Der Seeuferspaziergang hatte zur Folge, dass heute der Seeuferweg zwischen Seestraße und Hörnle für die Öffentlichkeit zugänglich ist. Zum Gedenken des vehementesten Mitstreiters Erwin-Reisachers soll der Seeuferweg in „Erwin-Reisacher-Weg“ umbenannt werden, so der Vorschlag der Initianten der Maiparade, die die Schilder bereits bei der Kundgebung vor dem Büdingen-Park dabeihatten.

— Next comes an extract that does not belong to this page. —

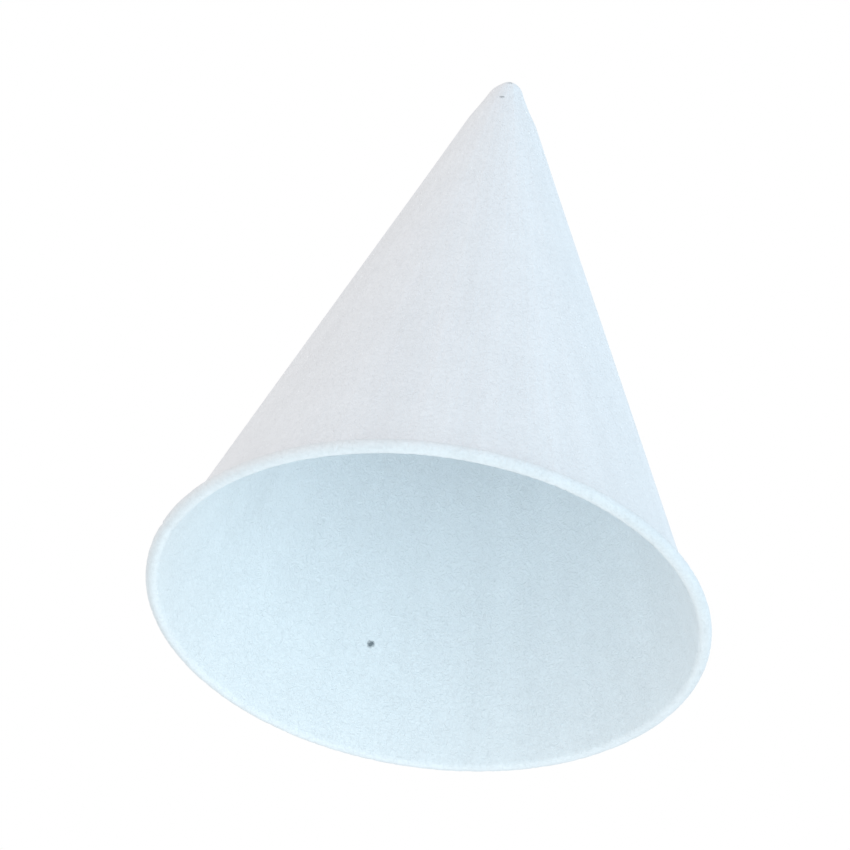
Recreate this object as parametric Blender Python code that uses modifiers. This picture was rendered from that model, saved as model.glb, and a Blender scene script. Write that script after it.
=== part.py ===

Start des Umzugs war die Wiese vor dem Bodenseeforum, wo Moritz Schneider vom Jungen Forum, die Eröffnungsrede hielt. Er lud ein zu einer Gedankenreise: „Was würde passieren, wenn Freiräume von unten heraufgestaltet würden?“ Potenzial dafür sieht er im Bodenseestadion, auf Klein Venedig oder in der Shedhalle im Siemensareal.
Wenn die Bevölkerung für solche Orte die Legitimation erhielte, etwas zu schaffen, Kultur- und Gemeinschaftsräume, könnten nicht nur „wirklich schöne Orte“ gestaltet werden, sondern auch eine Veränderung in der Stadtbevölkerung herbeigeführt werden, indem sich verschiedene Akteure zusammentun. „Stadt für alle, statt für wenige“, rief Moritz Schneider in die Menge. Als Negativbeispiel nennt Schneider den Büdingen-Park, auf dem heute ein eingezäuntes Luxusresort steht.
Der Zug wurde vom Nashornwagen der Piratensender e.V. angeführt, der die Menge mit Reggaemusik bis zu Europawiese führte, wo Live-Bands für die rund 200 Demonstrierenden spielten und die vielen Menschen, die dort den 1. Mai feierten.